FACT CHECK: Does This Image Show A ‘Vaccination Exemption’ Card In The Philippines?

Kenia Mazariegos | Contributor

An image shared on Facebook allegedly shows a “vaccination exemption” card from the Philippines.

Verdict: False

The Philippines’ Department of the Interior and Local Government (DILG) stated the card was “fake.”

Fact Check:

The Philippines’ “No Vaccination, No Ride” policy barred the unvaccinated from using any form of public transportation in the city of Manila, according to NPR. The policy, enforced by the Department of Transportation, required people to show a copy of their vaccination or identification card to use transportation unless they are exempt or have permission to travel, according to France 24.

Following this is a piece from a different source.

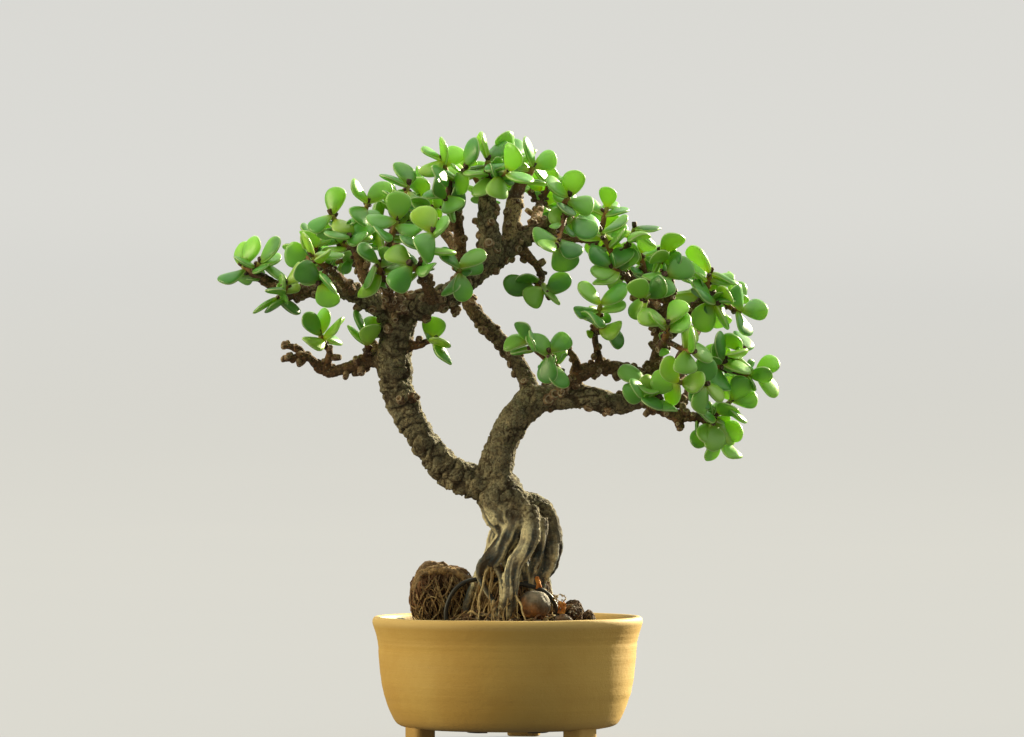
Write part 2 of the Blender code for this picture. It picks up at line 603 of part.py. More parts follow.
def build_soil(roots):
    """The soil body: clear of the wall, mounded, with plain holes for what stands in it."""
    low = FOOT_HEIGHT + FLOOR_THICKNESS + GAP
    over_screen = low + SCREEN_THICKNESS + GAP
    wall = [(39.6, low), (44.0, 16.2), (47.0, 28.2), (48.3, 40.0)]
    outline = [(0.0, over_screen), (SCREEN_SIDE * 0.75, over_screen), (SCREEN_SIDE * 0.75, low)]
    outline += wall
    for step in range(SOIL_RINGS + 1):
        inwards = step / SOIL_RINGS
        outline.append((SOIL_RADIUS * (1 - inwards), SOIL_EDGE + SOIL_MOUND * (1 - (1 - inwards) ** 2)))
    soil = turned(outline, SOIL_SEGMENTS)
    for vert in soil.verts:
        if vert.co.z > SOIL_EDGE - 0.1:
            vert.co.z += heaped(vert.co) + SOIL_GRAIN * noise.noise(vert.co / 4.0)
    cutters = []
    for root in roots:
        points = limb_points(root.points)
        deeper = points[-1] - Vector((0, 0, ROOT_HOLE_END, 0))
        cutters.append(wood(points[:-1] + [deeper], 0.14, ROOT_HOLE_GAP))
    cutters += [shape for _, _, shape in loose_pieces(GAP)]
    cutters += fibre_shapes(GAP)
    cutters.append(tube(smooth_path(wire_path(), 6.5), 6, GAP + 0.1))
    body = fuse("soil", [soil] + cutters, SOIL, "DIFFERENCE", "MANIFOLD")
    keep_largest(body)
    lighten(body, SOIL_LIGHTEST)
    smooth(body, 30.0)
    return body


def keep_largest(obj):
    """Splits faces into triangles and drops loose scraps and sealed hollows that a Boolean leaves."""
    bm = bmesh.new()
    bm.from_mesh(obj.data)
    bmesh.ops.triangulate(bm, faces=bm.faces[:])
    unseen = set(bm.verts)
    groups = []
    while unseen:
        queue = [unseen.pop()]
        group = set(queue)
        while queue:
            for edge in queue.pop().link_edges:
                for vert in edge.verts:
                    if vert in unseen:
                        unseen.discard(vert)
                        group.add(vert)
                        queue.append(vert)
        groups.append(group)
    largest = max(groups, key=len)
    scraps = [vert for group in groups if group is not largest for vert in group]
    bmesh.ops.delete(bm, geom=scraps, context="VERTS")
    bm.to_mesh(obj.data)
    bm.free()


def seat_of(points):
    """The place, direction and radius where a spray begins, just past a branch's flat end."""
    before, end = (point.to_3d() for point in wood_path(points)[-2:])
    along = (end - before).normalized()
    return end + along * GAP, along, points[-1].w


def fan(tip, along, count, spread, draw):
    """Tips and directions of shoots that fan out round a branch's direction."""
    side = along.orthogonal().normalized()
    start = draw.uniform(0, 2 * math.pi)
    for number in range(count):
        turn = start + number * GOLDEN_TURN
        lean = math.radians(spread) * (0.55 + 0.45 * (number % 2)) if number else math.radians(8)
        away = Quaternion(along, turn) @ side
        heading = (along * math.cos(lean) + away * math.sin(lean) + Vector((0, 0, 0.25))).normalized()
        yield tip + heading * draw.uniform(*SHOOT_LENGTH), heading


def leaf_shape(matrix, size, start=0.0, swell=1.0):
    """One plump leaf, a six-sided outline with a raised middle on both faces."""
    bm = bmesh.new()
    bmesh.ops.create_uvsphere(bm, u_segments=LEAF_SIDES, v_segments=2, radius=1.0)
    length, width, thick = (value * size for value in (LEAF_LENGTH, LEAF_WIDTH, LEAF_THICKNESS))
    for vert in bm.verts:
        along = (1 + vert.co.x) / 2
        reach = start + (1 - start) * along
        broad = vert.co.y * width / 2 * (0.68 + 0.58 * along) * swell
        raised = vert.co.z * thick / 2 * swell
        cup = 0.10 * length * reach * reach
        vert.co = Vector((reach * length - LEAF_SINK, broad, raised + cup))
    bmesh.ops.transform(bm, matrix=matrix, verts=bm.verts[:])
    return bm


def leaf_matrix(root, heading, face):
    """Places a leaf: its length along the heading, its upper face towards face."""
    face = (face - heading * face.dot(heading)).normalized()
    across = face.cross(heading)
    turn = Matrix((heading, across, face)).transposed().to_4x4()
    return Matrix.Translation(root) @ turn


class Crown:
    """Everything placed so far, so that a new leaf is laid clear of it."""

    def __init__(self):
        self.solids = []
        self.blades = []

    def add_solid(self, owner, bm):
        self.solids.append((owner, BVHTree.FromBMesh(bm)))

    def stems_clear(self, owner, stems):
        trees = [BVHTree.FromBMesh(stem) for stem in stems]
        return not any(tree.overlap(solid) for tree in trees
                       for other, solid in self.solids if other != owner)

    def clear(self, owner, matrix, size):
        """Tests a whole leaf against other nodes, and all but its root against its own."""
        whole, outer = (self.probe(matrix, size, start) for start in (ROOT_START, PROBE_START))
        middle = matrix @ Vector((LEAF_LENGTH * size / 2, 0, 0))
        if any(other != owner and whole.overlap(tree) for other, tree in self.solids):
            return False
        for other, place, other_whole, other_outer in self.blades:
            if (place - middle).length > 1.5 * LEAF_LENGTH:
                continue
            if other == owner and outer.overlap(other_outer):
                return False
            if other != owner and whole.overlap(other_whole):
                return False
        self.blades.append((owner, middle, whole, outer))
        return True

    @staticmethod
    def probe(matrix, size, start):
        bm = leaf_shape(matrix, size, start, PROBE_SWELL)
        tree = BVHTree.FromBMesh(bm)
        bm.free()
        return tree


def lay_leaf(crown, owner, root, heading, face, size, draw):
    """A leaf as asked, or turned a little further at each try until it is clear; None if never."""
    for attempt in range(LEAF_TRIES):
        axis = Vector((draw.gauss(0, 1), draw.gauss(0, 1), draw.gauss(0, 1))).normalized()
        turn = Quaternion(axis, attempt * TRY_STEP * draw.uniform(0.6, 1.0))
        matrix = leaf_matrix(root, (turn @ heading).normalized(), turn @ face)
        if crown.clear(owner, matrix, size):
            return leaf_shape(matrix, size)
    return None


def seen_leaf(root, middle, size, nearer):
    """The heading of a leaf whose middle the photograph shows, its hidden reach in depth."""
    flat = middle - root
    flat.y = 0
    half = LEAF_LENGTH * size / 2
    if flat.length > half * 0.98:
        flat = flat.normalized() * half * 0.98
    depth = math.sqrt(half * half - flat.length_squared)
    return Vector((flat.x, -depth if nearer else depth, flat.z)).normalized()


def twig(start, along, tip, heading, thick):
    """A twig's centre line from its seat to its tip, leaving along one way, arriving another."""
    reach = (tip - start).length
    first = start + along * reach * TWIG_LEAVING
    last = tip - heading * reach * TWIG_ARRIVING
    points = []
    for step in range(5):
        t = step / 4
        spot = (start * (1 - t) ** 3 + first * 3 * t * (1 - t) ** 2
                + last * 3 * t * t * (1 - t) + tip * t ** 3)
        points.append(Vector((*spot, thick + (TWIG_TIP - thick) * t)))
    return points


def shoots_of(spray, seat, along, draw):
    """The shoots of a spray as (tip, heading, leaf middles), whether seen or at the back."""
    found = []
    if isinstance(spray, Wild):
        for tip, heading in fan(seat, along, spray.shoots, spray.spread, draw):
            found.append((tip, heading, ()))
        return found
    for shoot in spray.shoots:
        tip = seen(*shoot.tip)
        heading = ((tip - seat).normalized() + Vector((0, -0.1, 0.35))).normalized()
        found.append((tip, heading, shoot.leaves))
    return found


def twigs_of(shoots, seat, along, thick):
    """Centre lines: the first shoot from the seat, the others forking from its lower half."""
    lines = []
    for number, (tip, heading, _) in enumerate(shoots):
        if number == 0:
            lines.append(twig(seat, along, tip, heading, thick))
            continue
        clear_of_seat = FORK_CLEAR / (shoots[0][0] - seat).length
        share = min(0.8, max(clear_of_seat, 0.22 + 0.16 * ((number - 1) % 2)))
        fork = between(lines[0], share).to_3d()
        way = ((tip - fork).normalized() * 0.6 + along * 0.4).normalized()
        lines.append(twig(fork, way, tip, heading, TWIG_FOOT))
    return lines


def lay_stems(crown, spray, seat, along, thick, draw):
    """The shoots and stems of a spray, its tips nudged further at each try until all is clear."""
    planned = shoots_of(spray, seat, along, draw)
    for attempt in range(STEM_TRIES):
        nudge = attempt * STEM_STEP
        shoots = [(tip + Vector([draw.gauss(0, nudge) for _ in range(3)]), heading, middles)
                  for tip, heading, middles in planned]
        lines = twigs_of(shoots, seat, along, thick)
        stems = [tube(smooth_path(line, 5.5), 5, relief=0.12, grain=3.0,
                      leaving=along if line is lines[0] else None) for line in lines]
        if crown.stems_clear(spray.name, stems):
            break
    for stem in stems:
        crown.add_solid(spray.name, stem)
    return shoots, lines, stems


def below_tip(line, distance):
    """The point of a twig's centre line a distance back from its tip, clear of its foot."""
    length = sum((b.to_3d() - a.to_3d()).length for a, b in zip(line, line[1:]))
    return between(line, max(0.4, 1 - distance / length)).to_3d()


def leaves_of(spray, shoots, lines, crown, draw):
    """The leaves of a spray: those seen, then opposite pairs down each shoot, each turned a quarter."""
    made = []
    for (tip, heading, middles), line in zip(shoots, lines):
        for number, (column, row) in enumerate(middles):
            root = below_tip(line, 0.6 + 2.4 * (number // 2))
            size = draw.uniform(0.92, 1.08)
            way = seen_leaf(root, seen(column, row), size, nearer=number % 2 == 0)
            face = heading + Vector((0, -0.35, 0.45))
            made.append(lay_leaf(crown, spray.name, root, way, face, size, draw))
        pairs = 2 if not middles else 1
        first = 0 if not middles else (len(middles) + 1) // 2
        side = heading.orthogonal().normalized()
        quarter = draw.uniform(0, math.pi)
        for pair in range(first, first + pairs):
            root = below_tip(line, 0.6 + PAIR_SPACING * pair)
            lean = math.radians(48 + 16 * min(pair, 2))
            for half in (0, math.pi):
                out = Quaternion(heading, quarter + pair * math.pi / 2 + half) @ side
                way = (heading * math.cos(lean) + out * math.sin(lean)).normalized()
                size = draw.uniform(0.86, 1.04) * (0.8 if pair == 0 else 1.0)
                made.append(lay_leaf(crown, spray.name, root, way, heading, size, draw))
    return [shape for shape in made if shape]


def build_plant():
    """The woody plant as one node, and a node for each leafy spray."""
    sprays = list(SPRAYS) + list(WILD_SPRAYS)
    shapes = [wood(limb_points(limb.points)) for limb in LIMBS]
    shapes += [wood(limb_points(root.points)) for root in ROOTS]
    limbs = {limb.name: limb.points for limb in LIMBS}
    seats = {}
    for spray in sprays:
        if isinstance(spray.branch, str):
            points = limb_points(limbs[spray.branch])
        else:
            points = limb_points(spray.branch)
            shapes.append(wood(points, 0.10))
        seats[spray.name] = seat_of(points)
    crown = Crown()
    for shape in shapes:
        crown.add_solid("trunk", shape)
    trunk = fuse("trunk", shapes, BARK, solver="MANIFOLD")
    keep_largest(trunk)
    lighten(trunk, TRUNK_LIGHTEST)
    smooth(trunk, 55.0)
    draw = random.Random(SEED)
    plans = []
    for spray in sprays:
        seat, along, thick = seats[spray.name]
        plans.append((spray, *lay_stems(crown, spray, seat, along, thick, draw)))
    for spray, shoots, lines, stems in plans:
        blades = leaves_of(spray, shoots, lines, crown, draw)
        made = fuse(spray.name, stems + blades, LEAF, solver="MANIFOLD")
        keep_largest(made)
        lighten(made)
        smooth(made, 30.0)
    return trunk


def build_wire():
    wire = to_object("anchor_wire", tube(smooth_path(wire_path(), 6.5), 6), COATING)
    smooth(wire, 60.0)
    return wire


def build_loose():
    for name, finish, shape in loose_pieces():
        smooth(to_object(name, shape, finish), 35.0)
    mass = fuse("root_mass", fibre_shapes(), FIBRE, solver="MANIFOLD")
    keep_largest(mass)
    lighten(mass)
    smooth(mass, 35.0)


def stand_on_origin():
    """Every piece hangs from one empty, which puts the whole plant over the origin."""
    stand = bpy.data.objects.new("stand", None)
    stand.location = (POT_AXIS_X * 0.001, POT_AXIS_Y * 0.001, 0)
    bpy.context.scene.collection.objects.link(stand)
    for obj in bpy.context.scene.collection.objects:
        if obj.type == "MESH":
            obj.parent = stand


clear_scene()
build_plant()
build_pot()
build_screen()
build_soil(ROOTS)
build_wire()
build_loose()
stand_on_origin()
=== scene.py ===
"""The looks of the potted jade plant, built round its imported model.

Metres, +Z up, -Y the front. Shapes are worked out in millimetres from the pot's axis, and scaled
and moved as each mesh is made.
"""

import json
import math
import random
from collections import namedtuple

import bmesh
import bpy
from mathutils import Matrix, Quaternion, Vector, kdtree, noise
from mathutils.bvhtree import BVHTree

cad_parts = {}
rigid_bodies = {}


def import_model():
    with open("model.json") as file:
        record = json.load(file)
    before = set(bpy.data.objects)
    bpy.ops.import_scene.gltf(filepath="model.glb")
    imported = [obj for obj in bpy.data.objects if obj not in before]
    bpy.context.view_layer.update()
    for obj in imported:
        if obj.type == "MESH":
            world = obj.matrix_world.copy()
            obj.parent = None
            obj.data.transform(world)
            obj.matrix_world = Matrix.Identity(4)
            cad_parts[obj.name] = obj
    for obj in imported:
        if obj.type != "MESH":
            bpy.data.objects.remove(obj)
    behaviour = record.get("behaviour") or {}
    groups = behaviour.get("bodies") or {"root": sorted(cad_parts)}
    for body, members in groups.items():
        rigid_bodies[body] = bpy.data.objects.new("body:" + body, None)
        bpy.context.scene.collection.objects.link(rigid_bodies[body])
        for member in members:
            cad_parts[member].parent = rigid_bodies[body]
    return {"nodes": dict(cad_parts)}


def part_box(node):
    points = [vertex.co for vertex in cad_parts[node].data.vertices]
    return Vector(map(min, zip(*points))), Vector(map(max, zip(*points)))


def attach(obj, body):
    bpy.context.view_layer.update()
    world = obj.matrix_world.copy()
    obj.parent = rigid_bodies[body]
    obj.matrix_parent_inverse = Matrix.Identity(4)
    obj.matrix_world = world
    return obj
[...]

The policy was lifted on Feb. 1, according to ABS-CBN News. Goddes Hope Libiran, a spokesperson for the Transportation Department, told the outlet that the policy would be lifted once the metropolitan Manila region de-escalated to Alert Level 2. Metro Manila and other areas have since gone to Level 1, the lowest alert level, and will remain so until March 15, according to the Associated Press.

Social media users are sharing an image of an alleged exemption card that suggests the Transportation Department distributed these passes to those who do not wish to get vaccinated. (RELATED: Do You Need A Phone To Show Proof Of Vaccination In Canada?)

The alleged exemption card has a green border with the words “Vaccination Exemption Card,” along with a QR code that links to a Google Drive folder that contains flyers and leaflets written in Filipino. The purported card also includes text that reads, “I fully understand the risks of non-vaccination, hence, I prefer to practice safety guidelines to keep myself and the community safe.”

The card is not real. The Transportation Department only allowed essential workers, people with medical restrictions and those traveling for essential purposes to be exempt, according to the Philippines News Agency. The article makes no mention of a vaccination exemption card.

Jonathan Malaya, the undersecretary and spokesperson of the Department of the Interior and Local Government, confirmed Jan. 18 that the exemption card is “fake.”

“The public is warned that there is no such thing as a ‘vaccination exemption card.’ This is not authorized, issued, nor recognized by the government. In other words, these are fake,” Malaya said in the statement, adding that the government will “never issue nor recognize such cards” since it would run counter to the country’s vaccination program.

Check Your Fact reached out to the Department of Transportation for the Philippines and will update the article if a response is provided.